Effective Documentation
Overview
Good documentation makes machine learning projects easier to use, understand, and improve. It helps track data, models, and decisions for future reference.
Key Documentation Areas
ML documentation should cover six main areas:
- Data sources – Where the data comes from and how to access it
- Data schemas – Structure and organization of data
- Labeling methods – How data is labeled for training
- Model pseudocode – Steps involved in building and running the model
- Model experiments – Testing, selection, and hyperparameters
- Training environments – Software and settings used for training
Data Sources
Tracking data sources ensures quality control and long-term access.
- Helps compare different datasets
- Identifies inconsistencies or errors
- Makes it easier to update or replace data
Data Schemas
Data schemas describe the structure of datasets to maintain consistency.
- Defines fields, types, and relationships
- Helps organize unstructured data
- Ensures models learn from properly formatted inputs
Example schema in JSON format:
Field Name | Data Type | Data Order | Description |
---|---|---|---|
customer_id | Integer | Nominal | Unique identifier for each customer |
purchase_amount | Float | Ordinal | Amount spent in the transaction |
purchase_date | Datetime | Ordinal | Date and time of the purchase |
Where:
- Nominal: Categories without inherent order (e.g., customer IDs)
- Ordinal: Data with a meaningful sequence (e.g., dates, amounts)
Labeling Methods
For classification tasks, clear labeling methods improve accuracy and reproducibility.
- Explains how data is categorized
- Tracks label changes over time
- Helps refine labels for better model performance
Example process:
1. Raw images collected from website logs
2. Labeled using pre-trained model + manual verification
3. Labels reviewed and corrected by domain expert
Model Pseudocode
Simplified steps outline the model’s structure and logic.
- Helps understand data flow and transformations
- Provides a reference for debugging
- Acts as a blueprint for future improvements
Example pseudocode:
1. Load dataset
2. Preprocess data
3. Split into training and test sets
4. Train model using logistic regression
5. Evaluate performance
6. Save trained model
Model Experiments
After collecting and labeling data, we document how we tested and chose our ML models. This helps track progress and allows others to improve the process.
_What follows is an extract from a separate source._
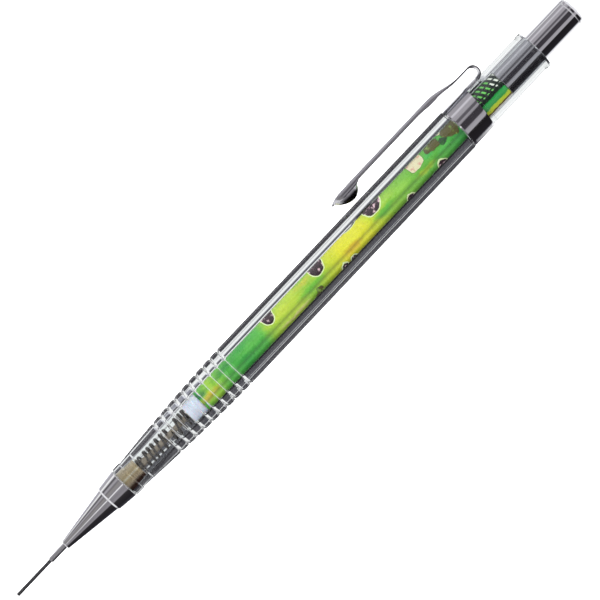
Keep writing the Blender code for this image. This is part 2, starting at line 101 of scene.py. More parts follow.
GRIP_START = BARREL_FRONT + 11.7 * MM
GRIP_PITCH = 2.033 * MM
GRIP_GROOVES = 10
GRIP_DEPTH = 0.30 * MM
COLLAR_FRONT = COLLAR_START - 1.2 * MM  # the collar's print starts this far forward, under the clip's band


# ---- mesh helpers ----
def link(name, mesh, material, body, replaced=(), slot=None, sharp=SHARP):
    """A finished piece: shaded, coloured, riding on its body and standing for its CAD nodes."""
    mesh.shade_smooth()
    mesh.set_sharp_from_angle(angle=sharp)
    mesh.materials.append(material)
    piece = bpy.data.objects.new(name, mesh)
    bpy.context.scene.collection.objects.link(piece)
    if body:
        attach(piece, body)
    if replaced:
        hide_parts(*replaced)
    return piece


def rounded(profile, radius, closed):
    """The profile with each corner turned into a short arc."""
    least_turn, points = math.radians(12), 4
    out = []
    count = len(profile)
    for i, (x, r) in enumerate(profile):
        at = Vector((x, r))
        if not closed and i in (0, count - 1):
            out.append((x, r))
            continue
        to_last = Vector(profile[i - 1]) - at
        to_next = Vector(profile[(i + 1) % count]) - at
        turn = math.pi - to_last.angle(to_next, 0.0)
        cut = min(radius, 0.4 * to_last.length, 0.4 * to_next.length)
        if turn < least_turn or cut < 1e-7:
            out.append((x, r))
            continue
        a = at + to_last.normalized() * cut
        b = at + to_next.normalized() * cut
        for k in range(points):
            t = k / (points - 1)
            bent = a * (1 - t) ** 2 + at * 2 * t * (1 - t) + b * t * t
            out.append((bent.x, bent.y))
    return out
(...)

- Model choices: List tested architectures and selection criteria.
- Performance metrics: Explain how the best model was chosen.
- Hyperparameters: Record different settings tested during training.
Training Environments
Along with model selection, we should document the training environment, as reproducibility depends on capturing the exact setup used.
- Lists dependencies (e.g., TensorFlow, Scikit-learn)
- Specifies hardware details (CPU, GPU, RAM)
- Logs random seeds to ensure consistent results
For example, changes in data processing or random seeds can impact model performance if not properly recorded.